Wrong. Of course it could. If you want to actually _demostrate_ that it
won't often happen, then I invite you to do so.

But of course it could happen.

You continued:

, so a voter worrying about it is worrying about 
something quite unlikely.

[endquote]

As I've said, I've watched someone favorite-bury in a Condorcet-counted
rank-balloting election. If you can't firmly assure voters that they can't
possibly benefit from favorite-burial, then timid overcompromisers are going
to favorite-bury.

(The below-quoted question has been answered: ABucklin can't fail FBC)

>Does anyone know if there's actually a proof that ER-Bucklin meets FBC?
 
You answered:

It's an Approval method, so this depends on how you define "Favorite 
Betrayal." If equal ranking is betrayal, yes. But that's weird.

[endquote]

Favorite-betrayal is favorite-burial. Voting someone over your favorite.

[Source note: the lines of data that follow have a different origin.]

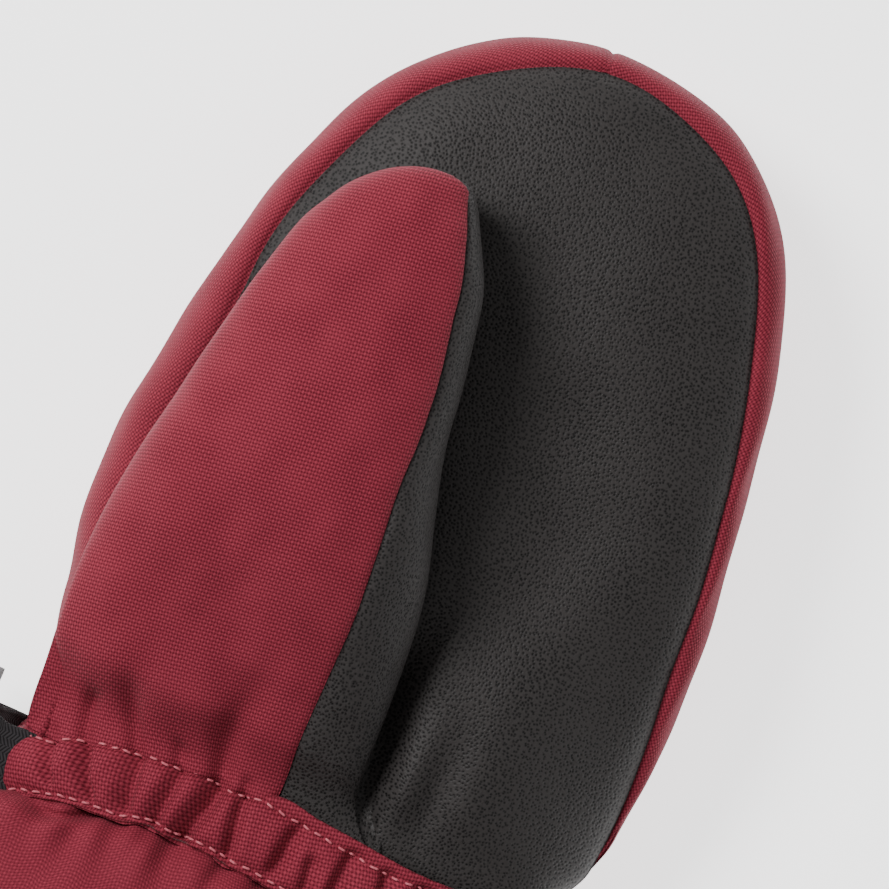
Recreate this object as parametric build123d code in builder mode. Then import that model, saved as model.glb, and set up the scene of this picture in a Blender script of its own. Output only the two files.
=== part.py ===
"""Left-hand ski mitten lying on its back, palm up, fingers along +Y, thumb on the -X side.

The mitten is a stack of sewn layers: an outer shell of fabric and leather panels, a waterproof insert,
padding and a lining. A gathered wrist, a gauntlet cuff and a webbing strap with a ladder-lock buckle
complete it. The origin is on the flat of the back, under the middle of the hand.
"""
from build123d import *

import os
from math import cos, radians, sin, sqrt, tan

# --- driving dimensions, millimetres -------------------------------------------------------------
HAND_THICK = 40.0  # back of the hand to the palm
SIDE_ROUND = 18.0  # rounding between the palm or back and the side
TIP_Y = 73.3  # fingertip end
TIP_START_Y, TIP_HALF = 16.0, 49.6  # where the rounded fingertip end begins, and half width there
FINGERS_Y, FINGERS_HALF = 6.0, 51.2  # across the fingers
MID_Y, MID_HALF = -28.0, 53.4  # the widest place
HEEL_Y, HEEL_HALF = -58.0, 51.0  # where the hand starts to narrow to the wrist
FINGERTIP_ANGLES = (0, 16, 32, 46, 58, 68, 77)  # degrees round the fingertip end where it has a section

WRIST_TOP_Y = -70.0  # upper row of the elastic channel
WRIST_LOW_Y = -81.0  # lower row of the elastic channel
NECK_Y = -88.0  # end of the hand's own shell, where the cuff begins
WRIST_LOW_Z, WRIST_HIGH_Z, WRIST_HALF, WRIST_ROUND = 7.0, 38.0, 48.0, 14.0
WRIST_SEAM_Z = (WRIST_LOW_Z + WRIST_HIGH_Z) / 2

CUFF_MID_Y, CUFF_MID_LOW_Z, CUFF_MID_HIGH_Z, CUFF_MID_HALF = -112.0, 0.6, 45.0, 56.0
CUFF_END_Y, CUFF_END_LOW_Z, CUFF_END_HIGH_Z, CUFF_END_HALF = -168.0, 0.0, 50.0, 61.0
CUFF_ROUND = 20.0
HEM_Y = -157.0  # where the hem band begins
HEM_THICK = 2.6
CUFF_SWING = 25.0  # degrees the cuff bends either way
LOOP_LENGTH, LOOP_WIDTH, LOOP_HALF = 20.0, 6.0, 5.0  # hanging loop
SIDE_SEAM_X = 46.2  # where the webbing is caught in the side seams
LOOP_LOW_Z = 9.0  # where the buckle's loop leaves the load run

SHELL = 1.0  # the layers, as depths below the outer surface
INSERT = 1.4
PADDING = 5.6
LINING = 7.0
THUMB_PADDING, THUMB_LINING = 4.0, 5.2
CUFF_LINING_OUT, CUFF_LINING_IN = 1.4, 2.4

BACK_SEAM_Z = 9.0  # seam between the back panel and the side gussets
PADDING_SEAM_Z = 17.5  # seam between the palm's padding and the back's
PALM_SEAM_Z = 24.0  # nothing of the palm reaches below this
PALM_INSET = 5.0  # palm edge inside the mitten's outline
TIP_SEAM_X = -4.4  # where the two side gussets meet at the fingertips

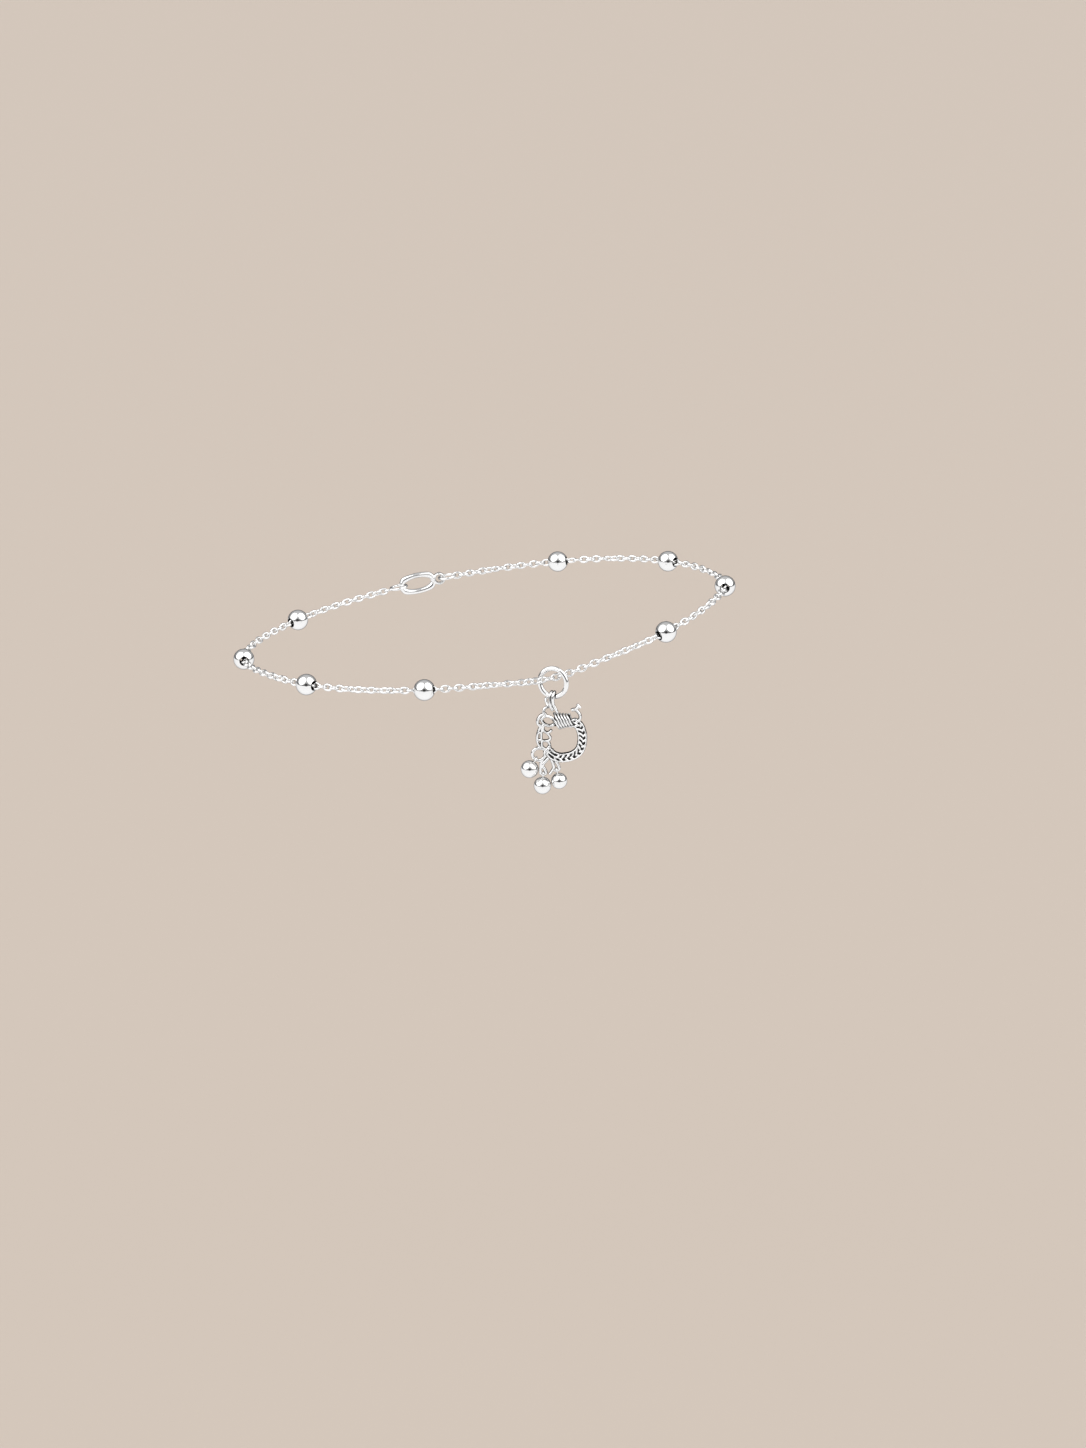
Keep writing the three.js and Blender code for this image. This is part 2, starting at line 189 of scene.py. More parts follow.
# What both finishes share: the noise behind the roughness and behind the scratches
surfaceNoise = {
    "blotchScale": 420.0,
    "blotchDetail": 4.0,
    "blotchRange": (0.35, 0.7),
    "scratchScale": 2600.0,
    "scratchDetail": 6.0,
    "scratchStretch": (1.0, 0.3, 0.12),
    "scratchStrength": 0.25,
    "hollowRange": (0.3, 0.7),
}
silverFinish = {
    "colour": (0.87, 0.865, 0.855),
    "edgeTint": (0.5, 0.5, 0.51),
    "roughness": (0.07, 0.14),
    "scratchHeight": 0.000004,
    # In the polished silver this black is painted shade, used only in the bead bores
    "oxideAndShadeColour": (0.02, 0.019, 0.02),
    "oxideAndShadeRoughness": 0.5,
}
charmFinish = {
    "colour": (0.88, 0.875, 0.865),
    "edgeTint": (0.5, 0.5, 0.51),
    "roughness": (0.12, 0.22),
    "scratchHeight": 0.000007,
    # In the charm this black is its oxide, and painted shade on its sides and inside its coil
    "oxideAndShadeColour": (0.04, 0.037, 0.036),
    "oxideAndShadeRoughness": 0.5,
}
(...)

And no, not all Approval-related methods pass FBC. For instance,
Stepwise-to-Majority and Stepwise-When-Needed fail FBC.

Those are stepwise Approval methods.
 
>Can it be shown that the verbal FBC-Failure scenario described above 
>couldn't really happen?
>
>Might ABucklin fail FBC?

You continue:
 
I don't see how what you described is Favorite Betrayal

Voting someone over your favorite is what I mean by favorite betrayal
or favorite-burial.

(I don't capitalize it, except as part of the name of the Favorite
Betrayal Criterion)

You continued:

, but I 
probably don't realize details of the method you are considering.

[endquote]

1. I'm no longer considering Stepwise-to-Majority
2. I posted all of its details.

I'd be glad to answer any questions about what I meant when I defined it,
but remember that I don't propose it, due to its FBC failure.


You continued:

I 
haven't been reading the list, but "Stepwise Bucklin"

[endquote]

All Bucklin is stepwise. Bucklin is a stepwise Approval. Not the only one, but the
only kind I know of that passes FBC. I propose the method described in the electowiki
as "ER-Bucklin". I call it ABucklin.

Must quit for now and resume on Monday.